Pluto was discovered in 1930 by Clyde Tombaugh, an American astronomer (not an astronaut). That same year, Venetia Burney, an 11-year-old girl from England, suggested the name “Pluto,” which was later officially adopted.

In 2006, the International Astronomical Union reclassified Pluto from a planet to a dwarf planet, placing it in the same category as Ceres, Makemake, Haumea, and Eris.

Pluto has five known moons: Charon, Nix, Styx, Hydra, and Kerberos (not “Kermeros”). Charon is the largest moon and is about half the size of Pluto itself. The smallest moon, Styx, is about 16 kilometers wide.

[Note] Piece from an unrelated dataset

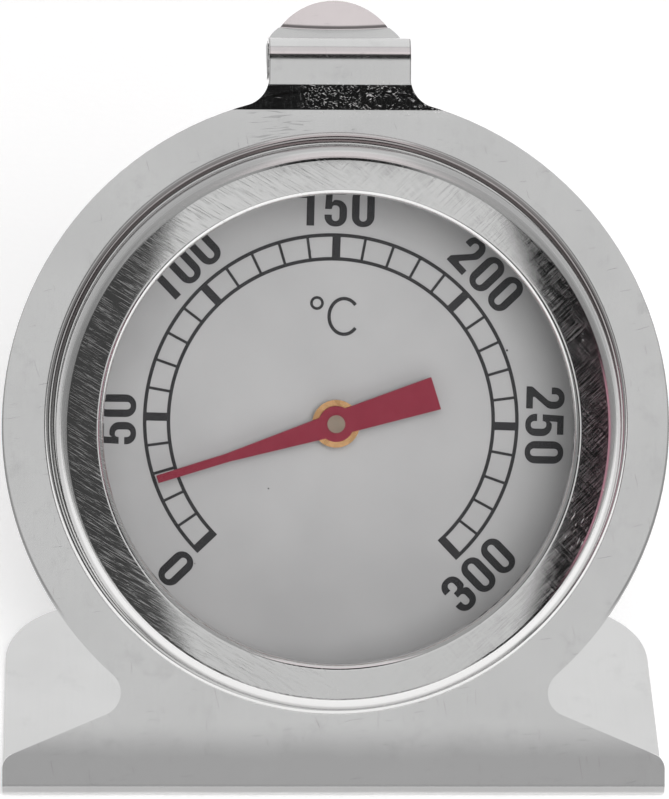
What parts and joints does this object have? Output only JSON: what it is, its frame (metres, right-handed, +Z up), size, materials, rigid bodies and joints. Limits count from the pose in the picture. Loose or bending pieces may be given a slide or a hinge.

Pluto has a reddish-brown color and is composed of ice and rock, including frozen nitrogen, methane, and carbon monoxide. These materials make up its surface and atmosphere.

In January 2006, NASA launched a spacecraft named New Horizons to study Pluto. It arrived in 2015, taking about nine and a half years to reach the dwarf planet. New Horizons captured the first close-up images of Pluto and its moons, providing scientists with incredible new information.

NASA continues to explore Pluto using tools like the Hubble Space Telescope. While Hubble is powerful, Pluto is extremely far from Earth, making detailed imaging a challenge. Scientists continue to study Pluto because there is still so much we don’t know about this distant world.